Thursday, December 22, 2016
a holiday tale for 2016
I never met Amos but here’s what I’ve been told...
About seventeen years ago, and both recently retired, Amos and his wife moved to their brand new home. Perhaps it was their first brand new home. A pleasant place – just this side of heaven – its fresh stucco painted white and its sizeable back yard sloping up to a green belt, shaded by an ancient, pre-subdivision black oak that seemed to cascade stubbornly hard-to-rake leaves heavily late in the fall. Amos maintained the house with paint and polish, and the yard, planting and replanting flowering shrubs and annuals, ensuring adequate water and mulch. The result? A bit of springtime stretching into sultry summers and many evenings watching moonrise while enjoying the warmth of lovingly caressed hands. Come November, he’d rake those leaves.
At some point, Amos’s wife passed. I’m not sure how long they were married, but I know that if my wife passed, I’d consider folding my tents and calling it a life. Clearly I’m not Amos.
Amos turned to the community in which he lived staying active at the lodge on various boards and councils and bocce tournaments. He kept his aging fingers on the pulse of his little way station ‘just this side of heaven.’ He organized transportation for those who couldn’t otherwise make an appointment or, perhaps, shop in 30-mile distant Santa Rosa. He participated in a kind of meals on wheels – maybe he started it – wherein those laid low by an illness or a loss had something hot delivered until order was restored in their lives. A fixture in the community, I picture him on morning walks greeting and being greeted by whomever else was out. I suspect that both handshakes and hugs were common. That’s the way it is in a community.
Perhaps a dozen years into Amos’s time in the neighborhood, circumstances turned the way circumstances do. Gradually, Amos transitioned from being the support to being provided for. Instead of driving people in to town, he found himself being driven. Instead of preparing meals for the infirm, meals began coming his way. I have no knowledge of how Amos felt about his freedom to assist being replaced by his need for assistance. I do know – people have told me – that folks signed up to take him places and bring him food. There was a waiting list.
One June, a few years back, Amos became housebound. In late autumn, as leaves rained off that old black oak and scuttled down the back yard slope, someone – family, I suppose – decided that caregivers should be employed to assist twenty-four hours a day. Because the following is part of what paid elder care does, many aides spent hours listening to records or watching television or swapping stories with Amos – or reading or dosing off while he rested – waiting for the moment when he needed assistance to the bathroom or help with nourishment.

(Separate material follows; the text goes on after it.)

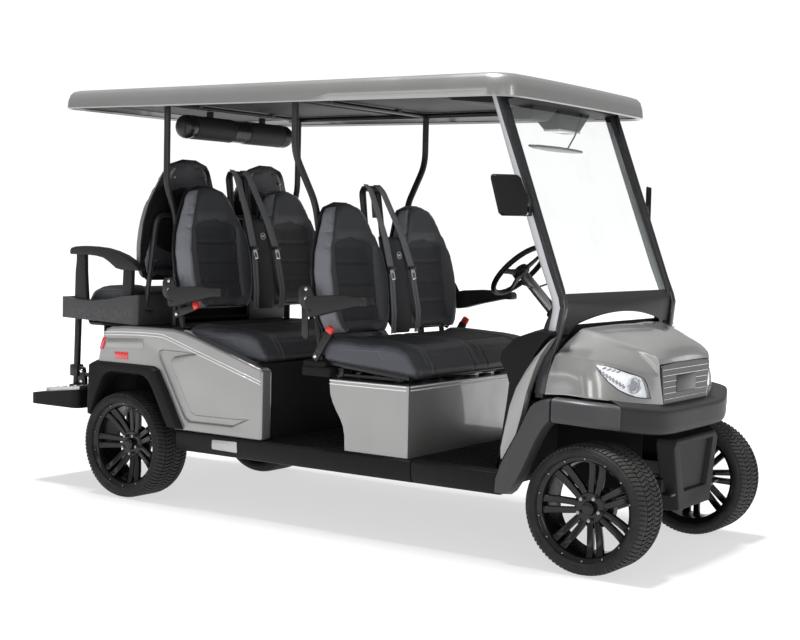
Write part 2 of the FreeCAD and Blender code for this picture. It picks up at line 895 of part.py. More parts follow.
def rocker_panels():
    low, high = S.rocker_bottom, floor_top
    out, edge = S.rocker_half, S.rocker_chamfer
    side = prism("rocker_right", "YZ", [
        (-out + edge, low), (-S.floor_half, low), (-S.floor_half, high), (-out + edge, high),
        (-out, high - edge), (-out, low + edge),
    ], at(S.rear_flare_front_back), at(S.rocker_front_back))
    return node("rocker_panels", pair("rocker_panels_piece", side))


def front_seat_box():
    """Open box with an S-curved rear edge, a deck on top and no floor."""
    wall = S.seat_box_wall
    curve_shares = ((0, 1), (0, 0.86), (0.22, 0.66), (0.62, 0.44), (0.9, 0.24), (1, 0))

    def side_outline(inset, low, high):
        rear = seat_box_rear_back - inset
        run = seat_box_rear_back - seat_box_foot_back
        points = [(at(S.seat_box_front_back + inset), low), (at(S.seat_box_front_back + inset), high)]
        for across_share, up_share in curve_shares:
            points.append((at(rear - run * across_share), low + (high - low) * up_share))
        return points

    outer = prism(
        "seat_box_outer", "XZ", side_outline(0, floor_top, S.seat_box_top), -S.seat_box_half, S.seat_box_half
    )
    inner = prism(
        "seat_box_inner", "XZ", side_outline(wall, floor_top - wall, S.seat_box_top - wall),
        -S.seat_box_half + wall, S.seat_box_half - wall,
    )
    return node("front_seat_box", cut("front_seat_box_piece", outer, inner))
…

At the same time, Amos’s focus during those days turned to ensuring the comfort and caring as much as he could for those whose charge was to care for him: MTV rather than college football; frozen pizza rather than chicken soup. Or so it was reported.
This I was also told: It was December 24th, Christmas Eve, four years ago. Shift change happened around 2:00 PM. His afternoon assistant was a young mother who lived on the other side of town. She had two toddlers, each probably bubbling with the anticipation and excitement that only that night’s visit from Saint Nick could bring.
Around five, the young mom began to stir in the kitchen, preparing Amos’s evening meal, when he called to her from the guest bedroom where his hospital bed was set. “Julia (I’m making up the name) Julia, come here.”
I suppose Julia came right to his side. “¿Está bien, Amos?”
“I’ll be fine, just fine,” he said. “But you. It’s a special night and you have two little ones at home.”
“Están con su papá. Son bien.”
“They should be with their mother.”
“No puedo. Mi turno no… no…”
I picture him raising a tired hand and, with a bluing finger pointing for emphasis: “Usted será. You will. Now please go on home for this evening. Gracias.”
In the ensuing moments, surely with many conflicting thoughts racing though the young mother-caregiver’s mind, the front door quietly clicked closed as, in the dusk of this special night – Christmas Eve – ‘Julia’ headed back across town.
In Amos’s Little village, emergency service response is, at most, three-and-a-half to four minutes from phone call to arrival.
Amos called 911 shortly after that door clicked shut.
Medics did not revive him.
How do I know all this? Through a fiduciary, we purchased Amos’s house. Over the past couple of years, countless neighbors have shared their stories, often reminiscing about a handshake or a hug. Two – maybe three – have spoken about that Christmas Eve. Others have asked if we knew Amos personally.
I’m beginning to think I can answer, “Yes.”